(begin)

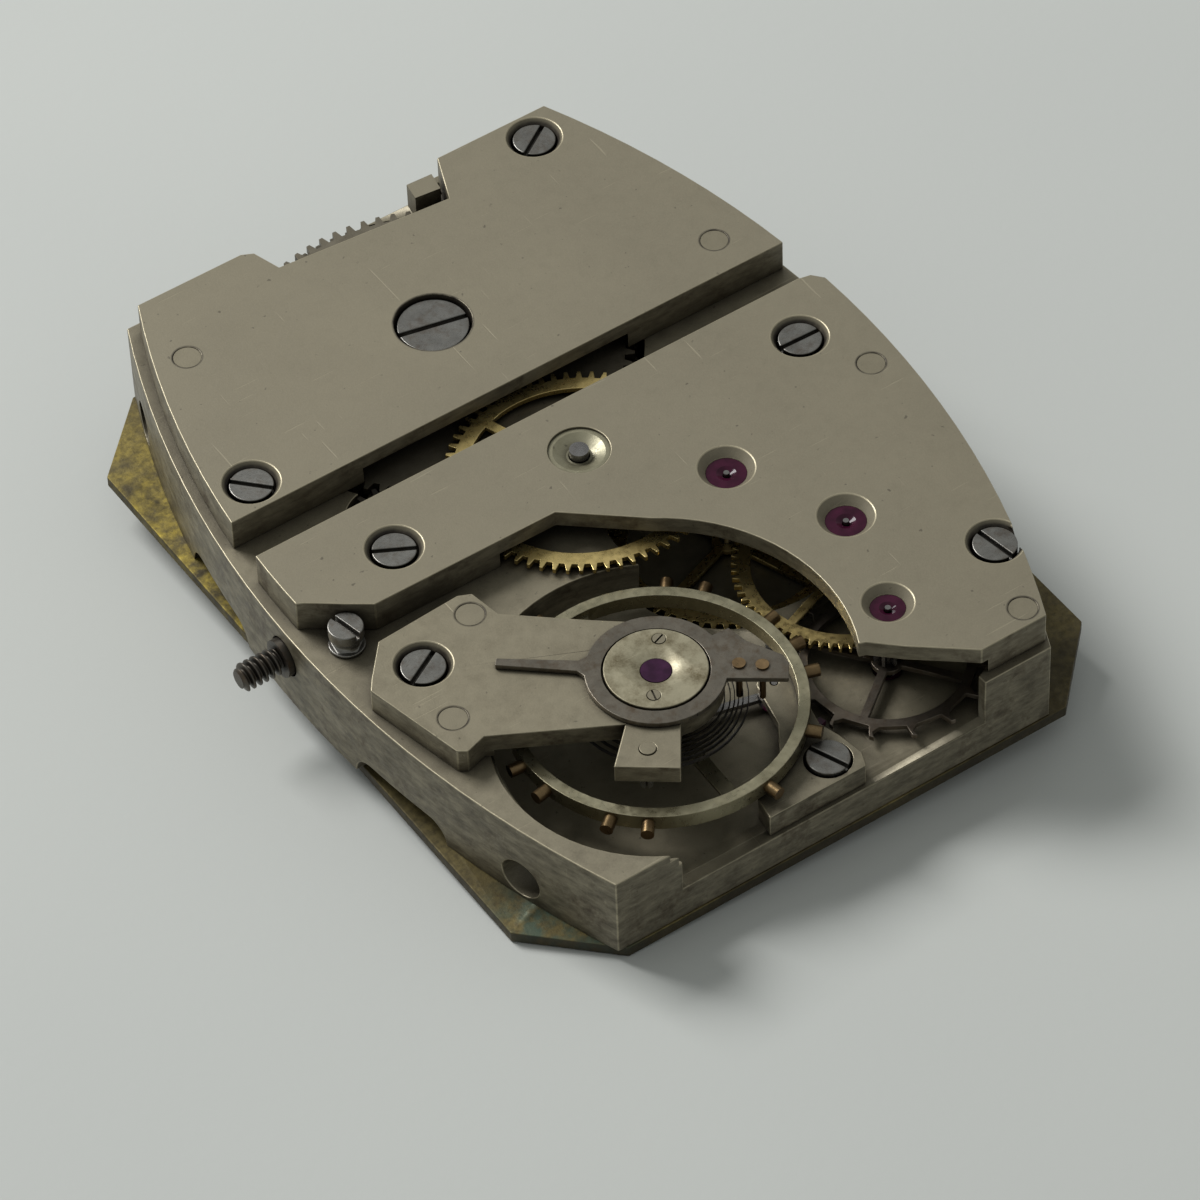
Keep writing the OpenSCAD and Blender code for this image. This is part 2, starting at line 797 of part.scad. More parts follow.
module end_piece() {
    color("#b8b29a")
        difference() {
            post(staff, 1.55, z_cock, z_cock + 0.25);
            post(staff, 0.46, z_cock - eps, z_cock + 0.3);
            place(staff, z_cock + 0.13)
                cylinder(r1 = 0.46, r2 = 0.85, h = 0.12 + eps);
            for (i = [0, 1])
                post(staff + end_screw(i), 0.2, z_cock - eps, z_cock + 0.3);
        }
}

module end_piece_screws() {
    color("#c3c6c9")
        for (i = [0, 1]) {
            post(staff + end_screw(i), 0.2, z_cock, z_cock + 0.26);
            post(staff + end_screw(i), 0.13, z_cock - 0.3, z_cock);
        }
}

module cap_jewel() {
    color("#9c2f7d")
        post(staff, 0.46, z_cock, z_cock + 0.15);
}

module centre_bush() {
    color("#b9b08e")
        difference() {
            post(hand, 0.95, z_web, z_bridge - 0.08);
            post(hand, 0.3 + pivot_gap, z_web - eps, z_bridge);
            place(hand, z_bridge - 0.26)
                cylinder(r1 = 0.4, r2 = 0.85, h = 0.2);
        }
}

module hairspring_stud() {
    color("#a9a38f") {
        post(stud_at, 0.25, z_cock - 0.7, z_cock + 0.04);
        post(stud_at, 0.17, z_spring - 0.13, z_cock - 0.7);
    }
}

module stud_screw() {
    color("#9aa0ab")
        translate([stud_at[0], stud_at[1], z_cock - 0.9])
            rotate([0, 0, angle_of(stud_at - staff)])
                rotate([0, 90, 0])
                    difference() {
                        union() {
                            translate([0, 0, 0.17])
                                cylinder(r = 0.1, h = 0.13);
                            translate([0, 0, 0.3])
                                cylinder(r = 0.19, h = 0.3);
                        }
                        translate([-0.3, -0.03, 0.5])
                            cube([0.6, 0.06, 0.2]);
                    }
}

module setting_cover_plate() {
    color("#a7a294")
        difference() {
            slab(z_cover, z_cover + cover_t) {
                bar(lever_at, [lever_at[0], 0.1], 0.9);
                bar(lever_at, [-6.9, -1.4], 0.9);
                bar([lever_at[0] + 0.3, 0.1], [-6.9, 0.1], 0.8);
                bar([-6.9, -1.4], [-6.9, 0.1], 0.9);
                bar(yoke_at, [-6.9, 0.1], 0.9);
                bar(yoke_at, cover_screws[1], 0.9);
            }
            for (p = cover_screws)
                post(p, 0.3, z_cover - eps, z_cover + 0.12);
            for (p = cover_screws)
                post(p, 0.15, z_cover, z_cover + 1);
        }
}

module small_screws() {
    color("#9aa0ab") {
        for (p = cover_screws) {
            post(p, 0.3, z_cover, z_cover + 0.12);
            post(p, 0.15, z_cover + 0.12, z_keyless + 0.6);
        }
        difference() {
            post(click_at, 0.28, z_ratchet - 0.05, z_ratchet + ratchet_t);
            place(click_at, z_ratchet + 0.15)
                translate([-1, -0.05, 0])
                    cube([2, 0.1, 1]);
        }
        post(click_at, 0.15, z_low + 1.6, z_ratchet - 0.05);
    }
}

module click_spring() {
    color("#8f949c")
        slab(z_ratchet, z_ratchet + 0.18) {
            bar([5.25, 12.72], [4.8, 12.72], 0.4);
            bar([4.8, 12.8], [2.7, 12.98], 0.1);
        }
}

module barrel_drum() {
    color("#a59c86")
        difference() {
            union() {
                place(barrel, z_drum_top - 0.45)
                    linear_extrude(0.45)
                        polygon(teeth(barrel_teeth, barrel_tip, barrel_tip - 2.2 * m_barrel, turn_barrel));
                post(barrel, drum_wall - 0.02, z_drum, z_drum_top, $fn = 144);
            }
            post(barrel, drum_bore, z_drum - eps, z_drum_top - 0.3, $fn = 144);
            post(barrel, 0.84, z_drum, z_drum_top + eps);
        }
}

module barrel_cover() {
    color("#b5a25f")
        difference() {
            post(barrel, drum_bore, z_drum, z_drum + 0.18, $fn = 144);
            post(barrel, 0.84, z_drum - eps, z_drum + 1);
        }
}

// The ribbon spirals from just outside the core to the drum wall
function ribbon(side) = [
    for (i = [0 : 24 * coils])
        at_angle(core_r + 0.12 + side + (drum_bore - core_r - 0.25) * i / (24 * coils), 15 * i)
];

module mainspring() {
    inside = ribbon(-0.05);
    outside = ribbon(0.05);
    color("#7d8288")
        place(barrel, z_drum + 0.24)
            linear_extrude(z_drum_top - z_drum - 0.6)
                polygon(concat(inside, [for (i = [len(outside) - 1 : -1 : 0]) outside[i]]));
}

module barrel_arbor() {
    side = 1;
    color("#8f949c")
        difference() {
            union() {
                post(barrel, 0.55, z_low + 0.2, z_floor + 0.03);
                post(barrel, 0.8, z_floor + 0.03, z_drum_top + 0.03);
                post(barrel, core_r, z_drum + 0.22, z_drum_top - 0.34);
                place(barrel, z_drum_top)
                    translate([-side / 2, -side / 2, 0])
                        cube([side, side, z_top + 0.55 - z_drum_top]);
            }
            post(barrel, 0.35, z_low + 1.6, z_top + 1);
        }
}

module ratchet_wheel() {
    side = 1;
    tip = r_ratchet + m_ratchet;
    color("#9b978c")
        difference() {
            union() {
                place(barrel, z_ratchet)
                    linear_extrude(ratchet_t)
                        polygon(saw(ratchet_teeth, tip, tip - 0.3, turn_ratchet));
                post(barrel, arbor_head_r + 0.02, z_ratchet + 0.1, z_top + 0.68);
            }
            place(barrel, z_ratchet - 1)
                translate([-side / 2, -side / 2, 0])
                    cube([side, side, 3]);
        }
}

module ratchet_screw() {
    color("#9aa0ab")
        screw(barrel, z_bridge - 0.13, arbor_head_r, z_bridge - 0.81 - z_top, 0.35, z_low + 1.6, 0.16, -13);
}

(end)
(begin)

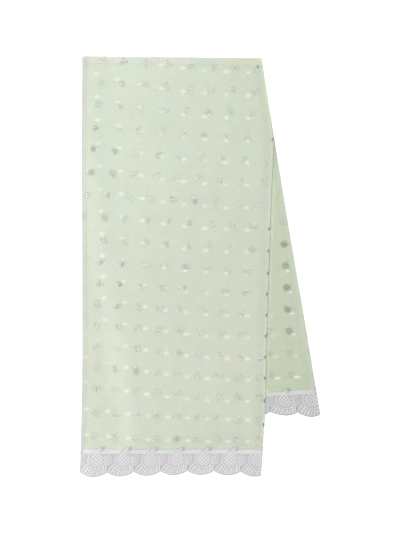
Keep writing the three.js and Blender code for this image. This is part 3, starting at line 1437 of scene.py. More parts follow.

(end)

Identify every line above that includes the word "this", and show those lines.

Keep writing the OpenSCAD and Blender code for this image. This is part 2, starting at line 797 of part.scad. More parts follow.
Keep writing the three.js and Blender code for this image. This is part 3, starting at line 1437 of scene.py. More parts follow.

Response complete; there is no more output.